Output exactly the span of lines that begins at the line containing "extrude(amount=half_post, both=True)" and ends at the line containing "for body, members", both lines included.

**Dataset excerpt**
►

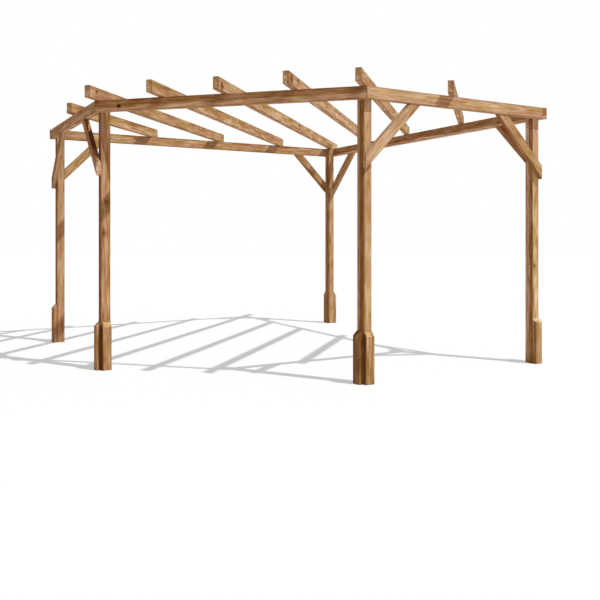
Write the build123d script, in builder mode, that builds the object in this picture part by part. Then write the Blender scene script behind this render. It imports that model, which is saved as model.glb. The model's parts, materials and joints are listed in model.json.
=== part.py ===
"""Five-sided corner pergola in softwood: a square plan with its front corner cut off.

Frame: +Z up from the ground, +X to the right along the open front, +Y from the front
towards the rear corner, origin under the middle of the whole part. Millimetres.

Every stick is cut from a few sections: square posts, beams and rafters on edge, and thin
boards for braces and foot blocks. The beams, braces and blocks all lie against the outer
faces of the posts, so one ring of beams wraps round the five posts. Seven rafters lie on
the ring, parallel to the line from the front to the rear corner.
"""
from build123d import *
from math import pi, sqrt, tan
import os

# ---------------------------------------------------------------- driving dimensions (mm)
ring_outside = 3600.0        # the square plan over its outer beam faces, before the cut
cut_leg = 1590.0             # how far the cut corner reaches along each side, post to post
post_side = 80.0
headroom = 2185.0            # ground to the underside of the beams

beam_depth = 97.0            # beams stand on edge
beam_thickness = 49.0

rafter_depth = 100.0
rafter_thickness = 48.0
rafter_drift = (33.0, -21.0, 7.0, 0.0, 20.0, 4.0, -13.0)       # each one's place off its mark
front_overhangs = (73.0, 148.0, 209.0, 174.0, 222.0, 180.0, 145.0)    # past the ring's outside
rear_overhangs = (92.0, 102.0, 84.0, 250.0, 85.0, 72.0, 178.0)         # along the rafter

brace_thickness = 40.0
brace_width = 83.0
brace_reach = 536.0          # down the post and along the beam, to the brace's outer edge
block_thickness = 40.0
block_height = 408.0

edge_ease = 3.0              # rounding of the long edges

# ---------------------------------------------------------------- plan layout
# The square plan lies turned by 45 degrees. On it, u runs along the rear-left side and v
# along the rear-right side, both from the centre of the rear post.
half_post = post_side / 2
ring_offset = half_post + beam_thickness           # post centre to the outer face of a beam
post_pitch = ring_outside - 2 * ring_offset        # between post centres on a rear side
side_pitch = post_pitch - cut_leg                  # between post centres on a short side

ring_corner = ring_offset * sqrt(2)                # post centre to a square corner of the ring
front_line = -(post_pitch + side_pitch) / sqrt(2)  # front posts, from the rear post along Y
front_half = cut_leg / sqrt(2)                     # front posts, to either side of the middle
side_middle = (post_pitch + cut_leg) / (2 * sqrt(2))         # halfway along a side beam

# Marks for the rafters: one in the middle, one over each front post and halfway to it, and
# one on the middle of each side beam.
rafter_marks = (-side_middle, -front_half, -front_half / 2, 0, front_half / 2, front_half, side_middle)

front_end = front_line - ring_offset - max(front_overhangs[1:-1])
rear_end = ring_corner + rear_overhangs[rafter_marks.index(0)]
rear_post_y = -(front_end + rear_end) / 2          # puts the origin under the middle

plan = Plane(origin=(0, rear_post_y, 0), x_dir=(1, 1, 0), z_dir=(0, 0, 1))
U = plan.x_dir
V = plan.y_dir

post_places = {
    "left": (-post_pitch, 0),
    "front_left": (-post_pitch, -side_pitch),
    "front_right": (-side_pitch, -post_pitch),
    "right": (0, -post_pitch),
    "rear": (0, 0),
}
housed_posts = ("front_left", "front_right")

# Post, name of the face, its outward direction, and the way its brace leans, if it has one.
post_faces = [
    ("left", "side", -U, -V),
    ("left", "rear", V, U),
    ("front_left", "side", -U, V),
    ("front_left", "entry", -V, None),
    ("front_right", "entry", -U, None),
    ("front_right", "side", -V, U),
    ("right", "side", -V, -U),
    ("right", "rear", U, V),
    ("rear", "left", V, -U),
    ("rear", "right", U, -V),
]


def save(piece, name):
    """Label a finished piece and write it as its own STEP file."""
    piece.label = name
    export_step(piece, f"parts/{name}.step")


def long_edges(builder):
    """The four longest edges of a stick, which run along its grain."""
    return builder.edges().sort_by(SortBy.LENGTH)[-4:]


def face_plane(post, outward):
    """The upright plane on one face of a post: x along the face, y up, z outwards."""
    u, v = post_places[post]
    centre = plan.from_local_coords(Vector(u, v, 0))
    return Plane(origin=centre + outward * half_post, x_dir=Vector(0, 0, 1).cross(outward), z_dir=outward)


# ---------------------------------------------------------------- posts
def make_post(post):
    """A full-height square post. The front corner posts are housed for the front beam."""
    with BuildPart() as stick:
        with BuildSketch(plan):
            with Locations(post_places[post]):
                Rectangle(post_side, post_side)
        extrude(amount=headroom + beam_depth)
        fillet(stick.edges().filter_by(Axis.Z), edge_ease)
        if post in housed_posts:
            # The front beam crosses the corner of the post, so a flat is cut behind it.
            u, v = post_places[post]
            x = plan.from_local_coords(Vector(u, v, 0)).X
            beam_back = rear_post_y + front_line - half_post
            with BuildSketch(Plane.XY.offset(headroom)):
                with Locations((x, beam_back)):
                    Rectangle(post_side, half_post, align=(Align.CENTER, Align.MAX))
            extrude(amount=beam_depth, mode=Mode.SUBTRACT)
    save(stick.part, f"post_{post}")


# ---------------------------------------------------------------- ring of beams
# Plan lines of the beams' faces. The plan is the same to the left and to the right, with u
# and v changing places. The 135 degree front corners are mitred along their bisectors.
side_in = -(post_pitch + half_post)
side_out = -(post_pitch + ring_offset)
rear_in = half_post
rear_out = ring_offset
mitre_in = -(side_pitch + half_post * tan(pi / 8))
mitre_out = -(side_pitch + ring_offset * tan(pi / 8))

# The rear beams run through at the square corners, and the side beams stop against them.
beam_outlines = {
    "front": ((side_in, mitre_in), (side_out, mitre_out), (mitre_out, side_out), (mitre_in, side_in)),
    "left_side": ((side_in, mitre_in), (side_out, mitre_out), (side_out, rear_in), (side_in, rear_in)),
    "right_side": ((mitre_in, side_in), (mitre_out, side_out), (rear_in, side_out), (rear_in, side_in)),
    "rear_left": ((side_out, rear_in), (side_out, rear_out), (rear_out, rear_out), (rear_out, rear_in)),
    "rear_right": ((rear_in, side_out), (rear_out, side_out), (rear_out, rear_in), (rear_in, rear_in)),
}


def make_beam(side, outline):
    """A beam on edge, drawn in plan with its mitred or square ends."""
    with BuildPart() as stick:
        with BuildSketch(plan.offset(headroom)):
            with BuildLine():
                Polyline(*outline, close=True)
            make_face()
        extrude(amount=beam_depth)
        fillet(long_edges(stick), edge_ease)
    save(stick.part, f"beam_{side}")


# ---------------------------------------------------------------- rafters
def make_rafter(index):
    """A square-cut rafter on edge, lying on the ring and running past it at both ends."""
    x = rafter_marks[index] + rafter_drift[index]
    side_beam_y = abs(x) - sqrt(2) * (post_pitch + ring_offset)
    ring_front = max(front_line - ring_offset, side_beam_y)
    ring_rear = ring_corner - abs(x)
    front = rear_post_y + ring_front - front_overhangs[index]
    rear = rear_post_y + ring_rear + rear_overhangs[index]
    with BuildPart() as stick:
        with BuildSketch(Plane.XZ.offset(-rear)):
            with Locations((x, headroom + beam_depth)):
                Rectangle(rafter_thickness, rafter_depth, align=(Align.CENTER, Align.MIN))
        extrude(amount=rear - front)
        fillet(long_edges(stick), edge_ease)
    save(stick.part, f"rafter_{index + 1}")


# ---------------------------------------------------------------- braces and foot blocks
def make_brace(post, face, outward, lean):
    """A 45 degree brace: plumb cut at the post's far edge, level cut under the beam."""
    plane = face_plane(post, outward)
    way = 1 if plane.x_dir.dot(lean) > 0 else -1
    cut = brace_width * sqrt(2)
    start = -way * half_post
    foot = headroom - brace_reach
    with BuildPart() as stick:
        with BuildSketch(plane):
            with BuildLine():
                Polyline(
                    (start, foot),
                    (start, foot + cut),
                    (start + way * (brace_reach - cut), headroom),
                    (start + way * brace_reach, headroom),
                    close=True,
                )
            make_face()
        extrude(amount=brace_thickness)
        fillet(long_edges(stick), edge_ease)
    save(stick.part, f"brace_{post}_{face}")


def make_block(post, face, outward):
    """A foot block as wide as the post, its top bevelled at 45 degrees to shed rain."""
    front = face_plane(post, outward)
    side = Plane(origin=front.origin, x_dir=outward, z_dir=-front.x_dir)
    with BuildPart() as stick:
        with BuildSketch(side):
            with BuildLine():
                Polyline(
                    (0, 0),
                    (block_thickness, 0),
                    (block_thickness, block_height - block_thickness),
                    (0, block_height),
                    close=True,
                )
            make_face()
        extrude(amount=half_post, both=True)
        fillet(stick.edges().filter_by(Axis.Z), edge_ease)
    save(stick.part, f"foot_block_{post}_{face}")


# ---------------------------------------------------------------- build
os.makedirs("parts", exist_ok=True)
for post in post_places:
    make_post(post)
for side, outline in beam_outlines.items():
    make_beam(side, outline)
for index in range(len(rafter_marks)):
    make_rafter(index)
for post, face, outward, lean in post_faces:
    make_block(post, face, outward)
    if lean is not None:
        make_brace(post, face, outward, lean)
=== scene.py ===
# %% [markdown]
# # A five-sided corner pergola in brown-stained softwood
# The pergola is a square garden frame with its front corner cut off: five posts, a ring
# of five beams, seven rafters, eight braces and ten foot blocks. Those sticks are already
# modelled as solids.

# %% Load the frame
import json
import math
from collections import namedtuple

import bpy
from mathutils import Matrix, Vector

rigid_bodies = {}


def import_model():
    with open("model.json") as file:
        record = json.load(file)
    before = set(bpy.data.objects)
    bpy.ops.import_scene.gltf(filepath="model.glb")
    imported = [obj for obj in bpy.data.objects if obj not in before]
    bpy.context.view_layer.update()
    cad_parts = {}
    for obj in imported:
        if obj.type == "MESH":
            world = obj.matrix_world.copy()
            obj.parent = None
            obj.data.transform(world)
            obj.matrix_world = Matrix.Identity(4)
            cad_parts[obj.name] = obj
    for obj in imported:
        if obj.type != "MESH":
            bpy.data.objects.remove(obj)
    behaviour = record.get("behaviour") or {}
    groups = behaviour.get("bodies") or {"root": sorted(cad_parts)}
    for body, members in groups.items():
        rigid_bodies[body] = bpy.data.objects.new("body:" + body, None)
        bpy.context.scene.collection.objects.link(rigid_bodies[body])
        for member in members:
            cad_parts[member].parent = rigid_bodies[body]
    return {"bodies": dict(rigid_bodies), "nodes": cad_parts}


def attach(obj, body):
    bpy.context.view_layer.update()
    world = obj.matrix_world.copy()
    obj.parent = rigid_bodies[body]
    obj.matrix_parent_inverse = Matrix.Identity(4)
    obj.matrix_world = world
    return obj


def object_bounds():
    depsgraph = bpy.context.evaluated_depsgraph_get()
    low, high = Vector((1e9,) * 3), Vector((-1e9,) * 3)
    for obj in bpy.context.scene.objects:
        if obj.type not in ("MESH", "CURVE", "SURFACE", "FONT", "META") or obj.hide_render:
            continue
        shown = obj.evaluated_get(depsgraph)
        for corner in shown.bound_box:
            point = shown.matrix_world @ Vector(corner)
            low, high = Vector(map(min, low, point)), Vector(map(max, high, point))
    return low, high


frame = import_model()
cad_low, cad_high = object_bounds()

sticks = frame["nodes"]
carrier = next(iter(frame["bodies"]))
print(len(sticks), "sticks on body", carrier, "from", tuple(cad_low), "to", tuple(cad_high))

# %% [markdown]
# ## The viewpoint
# The camera stands a little to the right of the entrance, at chest height, and looks
# level into the pergola. A level camera keeps the posts upright. The frame is then
# brought into view by shifting the lens, as an architect's camera does, and not by
# tilting it, which would make the posts lean.

# %% Camera
camera_data = bpy.data.cameras.new("viewpoint")
camera_data.sensor_width = 36
camera_data.lens = 43.21
camera_data.shift_y = -0.10645
camera = bpy.data.objects.new("viewpoint", camera_data)
camera.location = (2.1048, -7.3967, 1.1365)
camera.rotation_euler = (math.radians(90), 0, math.radians(15.2))
bpy.context.scene.collection.objects.link(camera)
bpy.context.scene.camera = camera
bpy.context.scene.view_settings.view_transform = "Standard"
print("camera", round((camera.location - (cad_low + cad_high) / 2).length, 2), "m from the middle")

# %% [markdown]
# ## Two small helpers
# Colours are written as sRGB hex, because that is how paint and stain are picked, and
# one function turns them linear for Blender's sockets. A second function adds one node,
# sets it, links it and hands back its output, so that a material reads as a list of
# steps. A socket is named, or numbered where a node has several of one name.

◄

**Task response**
        extrude(amount=half_post, both=True)
        fillet(stick.edges().filter_by(Axis.Z), edge_ease)
    save(stick.part, f"foot_block_{post}_{face}")


# ---------------------------------------------------------------- build
os.makedirs("parts", exist_ok=True)
for post in post_places:
    make_post(post)
for side, outline in beam_outlines.items():
    make_beam(side, outline)
for index in range(len(rafter_marks)):
    make_rafter(index)
for post, face, outward, lean in post_faces:
    make_block(post, face, outward)
    if lean is not None:
        make_brace(post, face, outward, lean)
=== scene.py ===
# %% [markdown]
# # A five-sided corner pergola in brown-stained softwood
# The pergola is a square garden frame with its front corner cut off: five posts, a ring
# of five beams, seven rafters, eight braces and ten foot blocks. Those sticks are already
# modelled as solids.

# %% Load the frame
import json
import math
from collections import namedtuple

import bpy
from mathutils import Matrix, Vector

rigid_bodies = {}


def import_model():
    with open("model.json") as file:
        record = json.load(file)
    before = set(bpy.data.objects)
    bpy.ops.import_scene.gltf(filepath="model.glb")
    imported = [obj for obj in bpy.data.objects if obj not in before]
    bpy.context.view_layer.update()
    cad_parts = {}
    for obj in imported:
        if obj.type == "MESH":
            world = obj.matrix_world.copy()
            obj.parent = None
            obj.data.transform(world)
            obj.matrix_world = Matrix.Identity(4)
            cad_parts[obj.name] = obj
    for obj in imported:
        if obj.type != "MESH":
            bpy.data.objects.remove(obj)
    behaviour = record.get("behaviour") or {}
    groups = behaviour.get("bodies") or {"root": sorted(cad_parts)}
    for body, members in groups.items():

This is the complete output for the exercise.